Des géants du luxe ont déclaré qu’ils aideraient leurs fournisseurs réguliers à rester à la surface plutôt que d’avoir à leur trouver des remplaçants. Bien que l’Anglais Rolls Royce soit détenu par l’Allemand BMW, le constructeur automobile se satisfait d’un nombre restreint de fournisseurs, et ceux-ci sont également affectés par les périodes difficiles. "On ne peut pas dire que nous ne sommes pas touchés par les changements dans l’économie", explique Tom Purves : "même si nous ne prenons qu’une petite part du marché, pendant que l’essentiel se traite avec General Motors ou Chrysler, alors bien sûr, nous sommes touchés" !

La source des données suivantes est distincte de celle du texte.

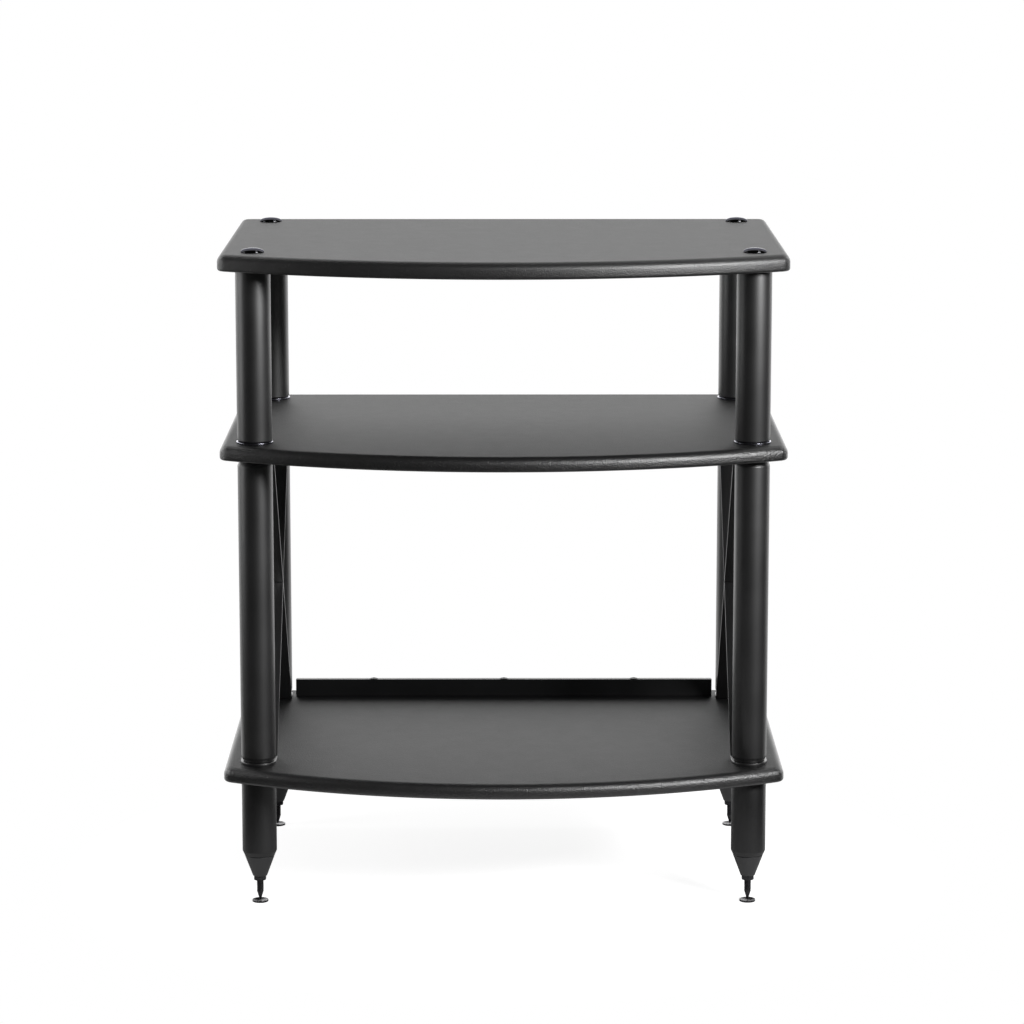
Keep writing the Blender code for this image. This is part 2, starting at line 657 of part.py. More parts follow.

"Nous avons pu gérer jusqu’à présent, et ma bonne fortune me signale de ne pas trop me réjouir de ça. C’est une période très difficile pour des fournisseurs d’automobile", plaide-t-il : "certaines entreprises spécialisées avec lesquelles nous travaillons sont très touchées. Qu’on soit très grand ou très petit, tout le monde est dans cette situation critique".